Les liturgistes ont cru pouvoir relever dans Origène un assez grand nombre d’allusions à la liturgie eucharistique : lectures de la Bible, homélie, hymnes, prières, baiser de paix, Sanctus, emploi d’une anaphore ayant des ressemblances avec celle de la liturgie de saint Marc et qui, comme cette dernière, comprendrait : une doxologie, des prières de louange à Dieu remercié pour la création et la rédemption, des intercessions pour toutes sortes de personnes, la demande de pardon des péchés, une doxologie finale.

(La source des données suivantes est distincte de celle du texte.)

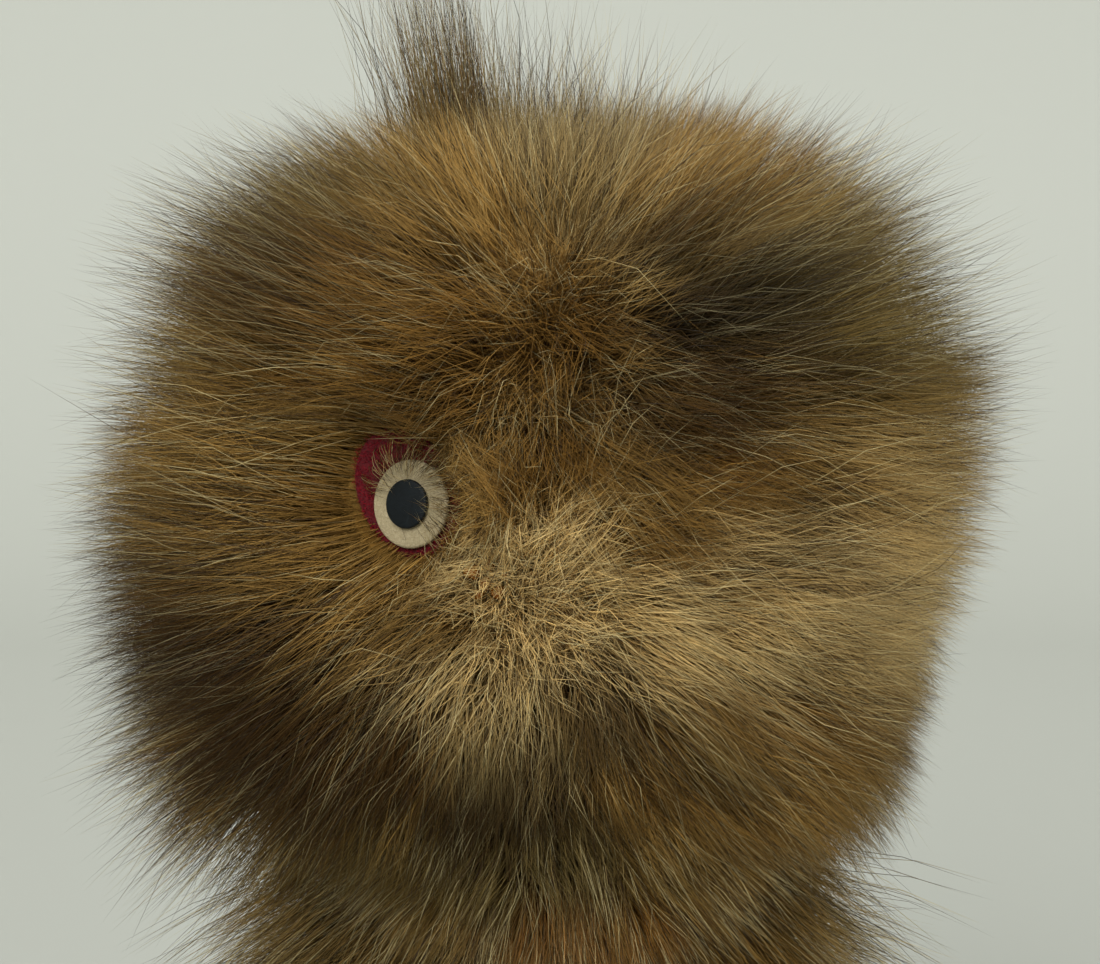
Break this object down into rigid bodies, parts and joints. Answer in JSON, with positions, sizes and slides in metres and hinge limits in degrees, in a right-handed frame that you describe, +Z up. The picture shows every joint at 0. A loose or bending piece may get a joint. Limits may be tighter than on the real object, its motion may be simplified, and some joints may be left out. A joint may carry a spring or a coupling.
{
  "type": "moving mouth hand puppet",
  "caption": "Shaggy furry hand puppet head with a hinged mouth, two disc eyes and an upright crown tuft, on a fur sleeve that the forearm fills.",
  "frame": {"origin": "middle of the bounding box at the hem, on the table the sleeve stands on", "axes": "+Z up the puppet, -Y the way its face looks, +X to the right of someone facing the puppet"},
  "size_m": [0.168, 0.16, 0.3],
  "materials": {
    "fur": "long mottled tan, grey and cream fur",
    "fur_dark": "long dark grey-brown fur",
    "lining_cloth": "plain woven cotton",
    "binding_tape": "woven tape",
    "foam": "open-cell foam, yellowed",
    "red_felt": "dark red wool felt",
    "card": "stiff grey-brown card",
    "eye_cream": "cream felt-like disc, slightly shiny",
    "eye_black": "blue-black, satin"
  },
  "bodies": {
    "sleeve": {"sleeve_pelt": "fur", "sleeve_lining": "lining_cloth", "hem_binding": "binding_tape", "neck_pelt": "fur"},
    "neck_lower": {"neck_elastic": "binding_tape"},
    "neck_upper": {"neck_binding": "lining_cloth"},
    "head": {"skull_foam": "foam", "face_pelt": "fur", "back_pelt": "fur_dark", "crown_tuft": "fur_dark", "head_lining": "lining_cloth", "upper_mouth_board": "card", "upper_palate_felt": "red_felt", "finger_pocket": "lining_cloth", "mouth_hinge_roll": "red_felt", "eye_felt_right": "red_felt", "eye_felt_left": "red_felt", "eye_white_right": "eye_cream", "eye_white_left": "eye_cream", "eye_pupil_right": "eye_black", "eye_pupil_left": "eye_black"},
    "jaw": {"lower_mouth_board": "card", "lower_palate_felt": "red_felt", "chin_foam": "foam", "chin_pelt": "fur", "thumb_pocket": "lining_cloth", "tongue": "red_felt"}
  },
  "joints": [
    {"name": "head_turn", "type": "hinge", "parent": "sleeve", "child": "neck_lower", "pos_m": [0, 0.022, 0.104], "axis": [0, 0, 1], "range_deg": [-30, 30], "deforming": ["neck_pelt"]},
    {"name": "head_tilt", "type": "hinge", "parent": "neck_lower", "child": "neck_upper", "pos_m": [0, 0.022, 0.104], "axis": [0, 1, 0], "range_deg": [-12, 12], "deforming": ["neck_pelt"]},
    {"name": "head_nod", "type": "hinge", "parent": "neck_upper", "child": "head", "pos_m": [0, 0.022, 0.104], "axis": [1, 0, 0], "range_deg": [-15, 15], "deforming": ["neck_pelt"]},
    {"name": "jaw_open", "type": "hinge", "parent": "head", "child": "jaw", "pos_m": [0, -0.004, 0.153], "axis": [1, 0, 0], "range_deg": [0, 28], "stiffness_Nm_per_rad": 0.03, "springref_deg": -20.05}
  ]
}
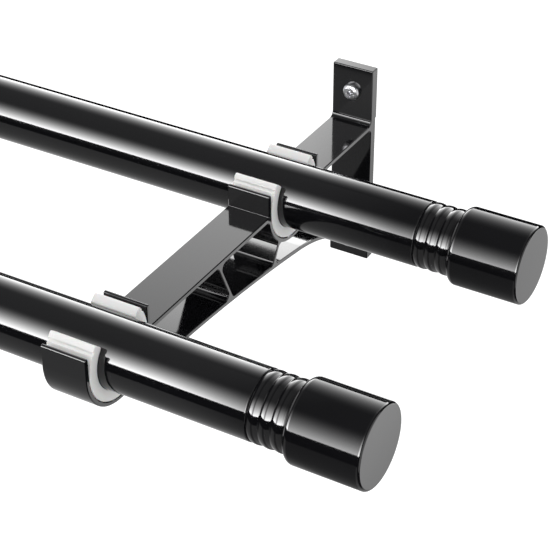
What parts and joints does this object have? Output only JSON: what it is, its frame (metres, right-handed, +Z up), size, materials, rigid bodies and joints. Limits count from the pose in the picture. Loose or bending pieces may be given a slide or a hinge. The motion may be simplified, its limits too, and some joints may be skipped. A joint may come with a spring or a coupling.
{
  "type": "double curtain pole",
  "caption": "Double curtain pole: parallel round poles with ringed cap finials, held level by truss-shaped wall brackets with open cradles and plastic liners.",
  "frame": {"origin": "on the wall plane, at the centre of the rectangle of wall screws", "axes": "+X along the poles, +Y into the wall, +Z up"},
  "size_m": [1.093, 0.2404, 0.099],
  "materials": {
    "black_steel": "gloss",
    "black_aluminium": "gloss",
    "white_nylon": "satin",
    "dark_nylon": "matte",
    "bright_steel": "polished"
  },
  "bodies": {
    "root": {"front_pole": "black_steel", "rear_pole": "black_steel", "right_bracket": "black_aluminium", "right_front_liner": "white_nylon", "right_front_finial": "black_aluminium", "right_front_plug": "dark_nylon", "right_rear_liner": "white_nylon", "right_rear_finial": "black_aluminium", "right_rear_plug": "dark_nylon", "right_upper_screw": "bright_steel", "right_lower_screw": "bright_steel", "left_bracket": "black_aluminium", "left_front_liner": "white_nylon", "left_front_finial": "black_aluminium", "left_front_plug": "dark_nylon", "left_rear_liner": "white_nylon", "left_rear_finial": "black_aluminium", "left_rear_plug": "dark_nylon", "left_upper_screw": "bright_steel", "left_lower_screw": "bright_steel"}
  },
  "joints": []
}
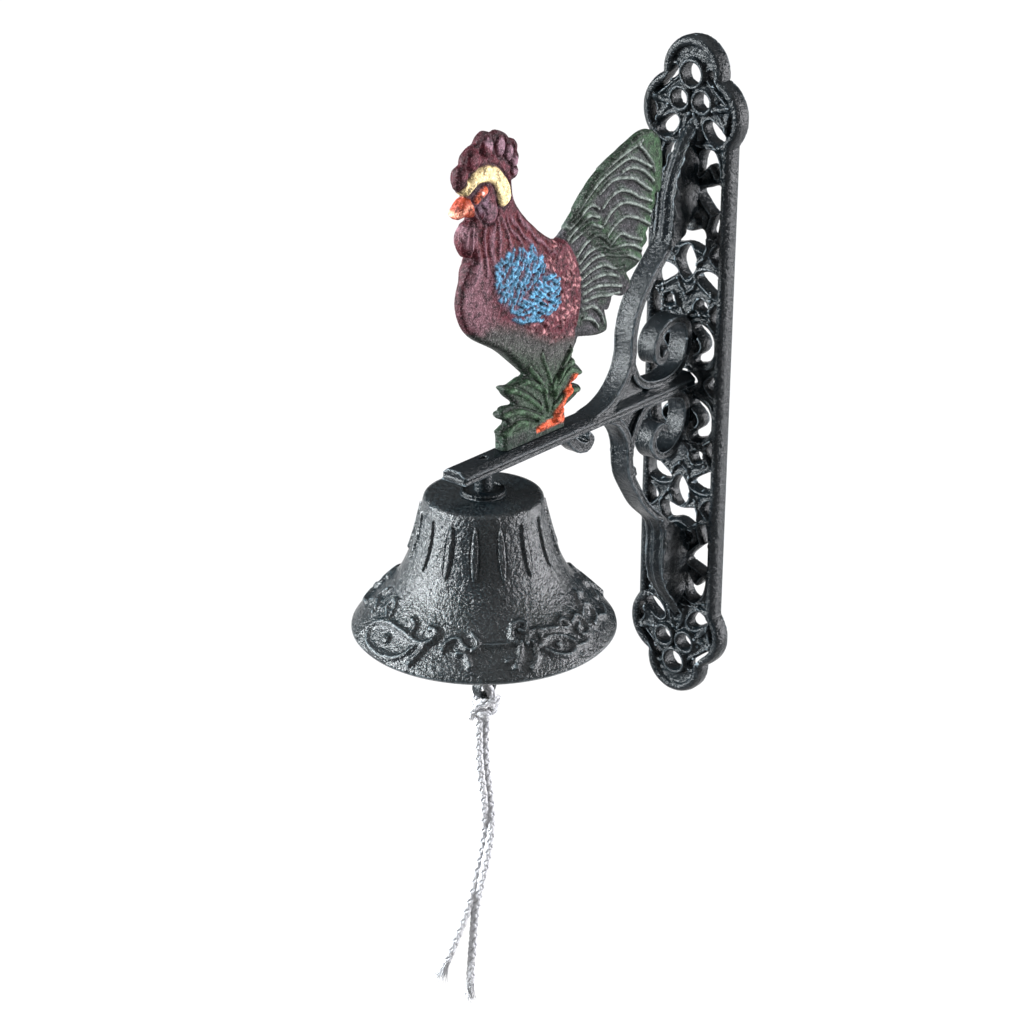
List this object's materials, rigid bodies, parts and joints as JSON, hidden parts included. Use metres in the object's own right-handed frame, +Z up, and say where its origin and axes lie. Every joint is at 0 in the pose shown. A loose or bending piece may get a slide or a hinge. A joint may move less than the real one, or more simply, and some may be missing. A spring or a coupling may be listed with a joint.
{
  "type": "wall mounted bell",
  "caption": "Cast-iron wall bell: pierced back plate, scroll bracket with a painted rooster, hanging bell, swinging clapper and a white pull rope.",
  "frame": {"origin": "centre of the wall plate's back face, midway between the two wall-screw holes", "axes": "+X across the plate to the right as seen from the front, +Y into the wall (the object stands out towards -Y), +Z up"},
  "size_m": [0.1104, 0.1959, 0.4152],
  "materials": {
    "iron_paint": "satin green-black paint on sand-cast iron",
    "rooster_paint": "hand-painted cast iron: burgundy, green, blue, cream and orange-red",
    "hardware": "black painted steel",
    "zinc_screw": "zinc plated, seen only from behind",
    "clapper_iron": "dark cast iron",
    "cotton_rope": "white braided cotton"
  },
  "bodies": {
    "frame": {"wall_plate": "iron_paint", "bracket": "iron_paint", "bracket_screws": "zinc_screw", "rooster": "rooster_paint", "rooster_screws": "hardware", "hanger_bolt": "hardware", "hanger_sleeve": "hardware", "crown_disc": "hardware", "bell": "iron_paint", "bell_washer": "zinc_screw", "bell_nut": "zinc_screw"},
    "link": {"clapper_link": "hardware"},
    "clapper": {"clapper_rod": "clapper_iron", "clapper_ball": "clapper_iron"},
    "rope": {"rope_hitch": "cotton_rope", "rope_knot": "cotton_rope", "rope_strand_a": "cotton_rope", "rope_strand_b": "cotton_rope", "rope_end_a": "cotton_rope", "rope_end_b": "cotton_rope"}
  },
  "joints": [
    {"name": "link_swing", "type": "hinge", "parent": "frame", "child": "link", "pos_m": [0, -0.1407, -0.02635], "axis": [1, 0, 0], "range_deg": [-36, 36]},
    {"name": "clapper_swing", "type": "hinge", "parent": "link", "child": "clapper", "pos_m": [0, -0.1407, -0.034], "axis": [0, 1, 0], "range_deg": [-18, 18]},
    {"name": "rope_swing", "type": "hinge", "parent": "clapper", "child": "rope", "pos_m": [0, -0.1407, -0.0984], "axis": [1, 0, 0], "range_deg": [-40, 40]}
  ]
}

La communion est faite sous les deux espèces et on reçoit debout le pain consacré dans sa main, on l’emporte parfois hors de l’assemblée pour se communier. La formule : Sancta sanctis serait employée. On a même cru pouvoir découvrir dans certaines paroles d’Origène des formules pareilles à des textes de l’anaphore que contient la liturgie de saint Marc. Voir Fortescue, op. cit., p. 40-45, qui fait observer avec raison qu’Origène ayant été aussi en Palestine, certains traits cités par lui peuvent être des allusions à la liturgie de ce pays.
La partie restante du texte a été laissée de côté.